Constantine Roussos (.MUSIC) says
Joseph,
The AGB rule refers to organizations that are MAINLY dedicated to the community. “Mainly” means “for the most part.” There is no rule that says that you need one organization that represents “everyone” related to the community that is defined by the community applicant.
Also in terms of “support”, it is about cumulative support (i.e. all the support letters together) that counts for “majority.” In this case the EIU gave 1/2 points for support (they agreed with you Joseph) that the supporting organization (ISA) did not represent a majority (the rules are that you get 2/2 points if the community applicant has a “majority” of the community as defined by community applicant not “everyone”).
Donuts will continue their pattern of anti-competitive behavior and file bogus IRPs to hold prevailing community applicants (and ICANN for that matter) hostage. Nothing new here since they want to force private auctions. So when a community applicant does not prevail Donuts hails the EIU and ICANN but when they do not, they attack both the EIU and ICANN with statements and actions stating that they will “vigorously oppose the ruling.” You were talking about inconsistencies. How about inconsistent (yet predictable) behavior by applicants such as Donuts depending on what fits their story?
Joseph Peterson says
The mechanism undoubtedly has some logic. But I prefer to know as little as possible about the inner workings of such policies because my field is about what happens afterward.
Treating these ICANN processes as a black box, most people will judge the outcome intuitively. Either it makes sense to the majority of registrants and consumers, or it fails to make sense.
Constantine Roussos (.MUSIC) says
I agree 100% about doing what makes sense and focusing on what the general public perceives.
A good way to view such community applications is using a “deduction” test to prove whether it makes sense or not.
For example, if you were to completely “eliminate” a community applicant’s supporters and influence how what that community look like and would it change global consumption as we know it know. I have no issues talking about our initiative on this topic. See our supporters here: http://music.us/supporters
I will take your “consumer” standpoint and use our .MUSIC community initiative as an example. Our supporters represent over 95% of music consumed globally. These include the major labels, indies, publishers etc. So let me ask a simple question: If you remove all these supporters and their members that our initiative represents then a reasonable person would deduce that consumers would be harmed because the majority of the music that they currently enjoy will no longer exist for their listening pleasure.

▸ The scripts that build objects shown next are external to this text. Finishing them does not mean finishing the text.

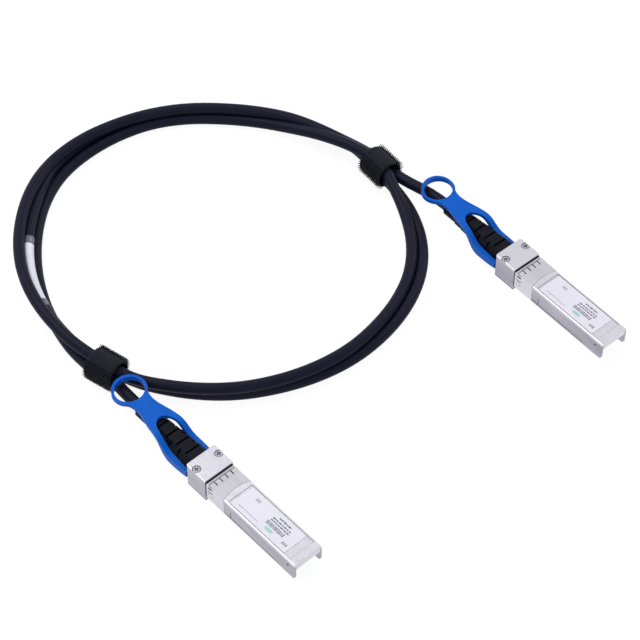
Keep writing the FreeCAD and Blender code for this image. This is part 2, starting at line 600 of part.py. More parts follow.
def circuit_board(name):
    """The paddle board with its two rows of edge contacts."""
    body = new_body(name)
    end = "body_length - board_setback"
    length = f"({end} - board_start)"
    outline = new_sketch(body, f"{name}_outline", "XY_Plane", x=f"board_start + {length} / 2", z=BOARD_UNDER)
    draw_rectangle(outline, length, "board_width")
    pad(body, f"{name}_board", outline, "board_thickness")
    row_start = "-(contact_count - 1) * contact_pitch / 2"
    patterns = []
    for face, height, grow in (("top", f"{BOARD_UNDER} + board_thickness", False),
                               ("under", BOARD_UNDER, True)):
        contact = new_sketch(body, f"{name}_{face}_contact_outline", "XY_Plane",
                             x=f"{end} - contact_length / 2 - contact_width", y=row_start, z=height)
        draw_rectangle(contact, "contact_length", "contact_width")
        first = pad(body, f"{name}_{face}_contact", contact, "contact_thickness")
        first.Reversed = grow
        doc.recompute()
        row = body.newObject("PartDesign::LinearPattern", f"{name}_{face}_contacts")
        row.Originals = [first]
        row.Direction = (contact, ["V_Axis"])
        row.setExpression("Length", bound("(contact_count - 1) * contact_pitch"))
        row.setExpression("Occurrences", bound("contact_count"))
        body.Tip = row
        patterns.append(row)
        doc.recompute()
    return body


def draw_bevelled_rectangle(sketch, width, height, bevel):
    """A rectangle about the sketch's origin, with its corners cut off flat."""
    w, h, c = value(width) / 2, value(height) / 2, value(bevel)
    corners = [Vector(-w + c, h, 0), Vector(w - c, h, 0), Vector(w, h - c, 0), Vector(w, -h + c, 0),
               Vector(w - c, -h, 0), Vector(-w + c, -h, 0), Vector(-w, -h + c, 0), Vector(-w, h - c, 0)]
    for index in range(8):
        sketch.addGeometry(Part.LineSegment(corners[index], corners[(index + 1) % 8]))
    for index in range(8):
        sketch.addConstraint(Sketcher.Constraint("Coincident", index, 2, (index + 1) % 8, 1))
    for line, axis in ((0, -2), (4, -2), (2, -1), (6, -1)):
        sketch.addConstraint(Sketcher.Constraint("Symmetric", line, 1, line, 2, axis))
    flat, upright = f"({width}) - 2 * ({bevel})", f"({height}) - 2 * ({bevel})"
    dimension(sketch, "DistanceX", (0, 1, 0, 2), flat)
    dimension(sketch, "DistanceX", (4, 2, 4, 1), flat)
    dimension(sketch, "DistanceY", (2, 2, 2, 1), upright)
    dimension(sketch, "DistanceY", (6, 1, 6, 2), upright)
    dimension(sketch, "DistanceY", (-1, 1, 0, 1), f"({height}) / 2")
    dimension(sketch, "DistanceY", (4, 1, -1, 1), f"({height}) / 2")
    dimension(sketch, "DistanceX", (-1, 1, 2, 1), f"({width}) / 2")
    dimension(sketch, "DistanceX", (6, 1, -1, 1), f"({width}) / 2")


def boot(name):
    """The moulded strain relief: a flange inside the head, a slotted taper and a plain sleeve."""
    body = new_body(name)

    def section(label_text, place, width, height, bevel):
        sketch = new_sketch(body, f"{name}_{label_text}", "YZ_Plane", y=CORD_AXIS, z=place)
        draw_bevelled_rectangle(sketch, width, height, bevel)
        return sketch
    taper_end = "-head_length - boot_length + boot_sleeve_length"
    wide = section("wide_end", "-head_length", "boot_width", "boot_height", "boot_bevel")
    narrow = section("narrow_end", taper_end, "boot_end_diameter", "boot_end_diameter", "boot_end_bevel")
    taper = body.newObject("PartDesign::AdditiveLoft", f"{name}_taper")
    taper.Profile = wide
    taper.Sections = [narrow]
    taper.Ruled = True
    doc.recompute()
    sleeve = new_sketch(body, f"{name}_sleeve_outline", "YZ_Plane", y=CORD_AXIS,
                        z="-head_length - boot_length")
    draw_circle(sleeve, "boot_end_diameter")
    pad(body, f"{name}_sleeve", sleeve, "boot_sleeve_length")
    neck = section("neck_outline", "-head_length", "boot_neck_width", "boot_neck_height", "edge_radius")
    pad(body, f"{name}_neck", neck, "back_wall")
    flange = section("flange_outline", "-head_length + back_wall", "flange_width", "flange_height",
                     "edge_radius")
    pad(body, f"{name}_flange", flange, "flange_thickness")
    doc.recompute()
    reach = "(boot_width + boot_height)"
    for index in range(int(value("boot_slot_count"))):
        full = f"-head_length - boot_slot_start - {index} * boot_slot_pitch"
        half_way = f"{full} - boot_slot_pitch / 2"
        side = new_sketch(body, f"{name}_side_slots_outline_{index}", "XY_Plane", x=half_way, z=CORD_AXIS)
        draw_side_slots(side, "boot_end_diameter - boot_slot_depth", reach)
        pocket(body, f"{name}_side_slots_{index}", side, reach, midplane=True)
        # The floor of each full slot follows the taper, and one end of the slot is left closed.
        for face, sign, hand in (("top", "+", "+"), ("under", "-", "-")):
            place = f"{hand}({reach} / 2 - boot_width / 2 + boot_slot_land)"
            drop = f"{index} * (boot_height - boot_end_diameter) / 2 / boot_slot_count"
            height = f"{CORD_AXIS} {sign} (boot_height - boot_slot_depth - {drop})"
            slot = new_sketch(body, f"{name}_{face}_slot_outline_{index}", "XZ_Plane", x=full, y=height,
                              z=f"-{place}")
            draw_rectangle(slot, "boot_slot_width", "boot_height")
            pocket(body, f"{name}_{face}_slot_{index}", slot, reach, midplane=True)
    return body


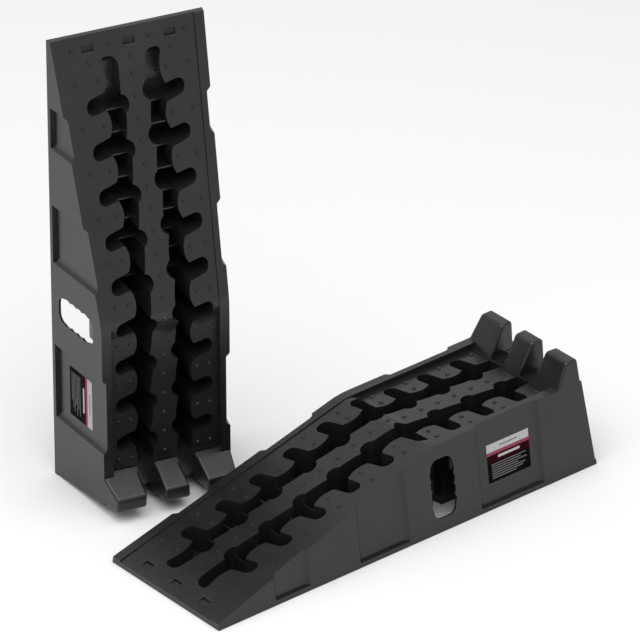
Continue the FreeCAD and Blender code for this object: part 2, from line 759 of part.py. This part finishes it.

I will make it simpler. Let us say you were a subscriber to a digital music service and you pay $10 a month for it. Then you find out that all the musicians and their music that is represented by those supporting our initiative is not included, how would you feel? Would it be good for consumers? This “deduction” example proves there is a music community because if there was not one you would not be listening to the music that you are listening to.
If we cannot prevail with the level of support we have and the music-tailored policies we included (which also address copyright – http://music.us/enhanced-safeguards), then how does one pass CPE in our instance?
What makes sense sometimes goes contrary when it comes to the New gTLD Program. You would think that GAC Advice and ICANN Resolutions passed after community objections were filed against applicants with exclusive access policies and applicants without safeguards for strings in regulated sectors would mean automatic elimination. That never happened but you will never hear Amazon, Donuts and other applicants complaining about fairness and consistency issues with respect to community objections with those strings addressed by the GAC Beijing advice because it would have been automatic elimination.
I agree with your emphasis on logic. I would welcome that. Many would. But for others it is about what fits their story.
Constantine Roussos (.MUSIC) says
Andrew,
This article is a bit flawed. It confuses your readers.
You say that the “ASWPC certainly doesn’t represent the entire spa community.”
Why is this statement even relevant? The AGB does not contemplate such an impossible requirement.
The ASWPC does NOT claim to represent the “entire spa community.” Can you please show your readers where in the AGB it says that a community applicant or a single supporter has to “represent the ENTIRE community?” Exactly, such a statement was fabricated and spread by some groups to “spin” what fits their story.
Unless you can show your readers the exact AGB language that requires a community applicant to have a single organization that represents the ENTIRE community, I would not continue this misreporting concerning CPE results.
Furthermore, what was considered was the support letter from the International Spa Association (ISA), which the community applicant [ASWPC] cites as an example of a community organization and from which the applicant has received a letter of support. You could easily argue that the ISA is an organization MAINLY (i.e. for most part) dedicated to the Spa community (unless you can prove that the International Spa Association “for the most part” serves another community that does not concern the “spa” community.
Please read the CPE Guidelines here: http://newgtlds.icann.org/en/applicants/cpe/guidelines-27sep13-en.pdf
The AGB/CPE Language on “Community Establishment:”
– “Organized” implies that there is at least one entity mainly dedicated to the community (pg.4).
– “Mainly” could imply that the entity administering the community may have additional roles/functions beyond administering the community, but one of the key or primary purposes/functions of the entity is to administer a community or a community organization.(pg.4)
Clearly the “International Spa Association” meets this criteria for Community Establishment.
The AGB/CPE Language on “Support:”
– Does the applicant have support from at least one group with relevance? (pg.17)
– Are there multiple institutions/organizations supporting the application, with documented support from institutions/organizations representing a majority of the overall community addressed? (pg.18)
The community applicant received 1 point for receiving a letter of support from 1 group of relevance (i.e. the ISA). But they lost one point because the supporting organizations (in this case only the ISA) did not represent “a majority” of the community addressed.
Again the word is “majority” not “entire” and this counts for an additional point.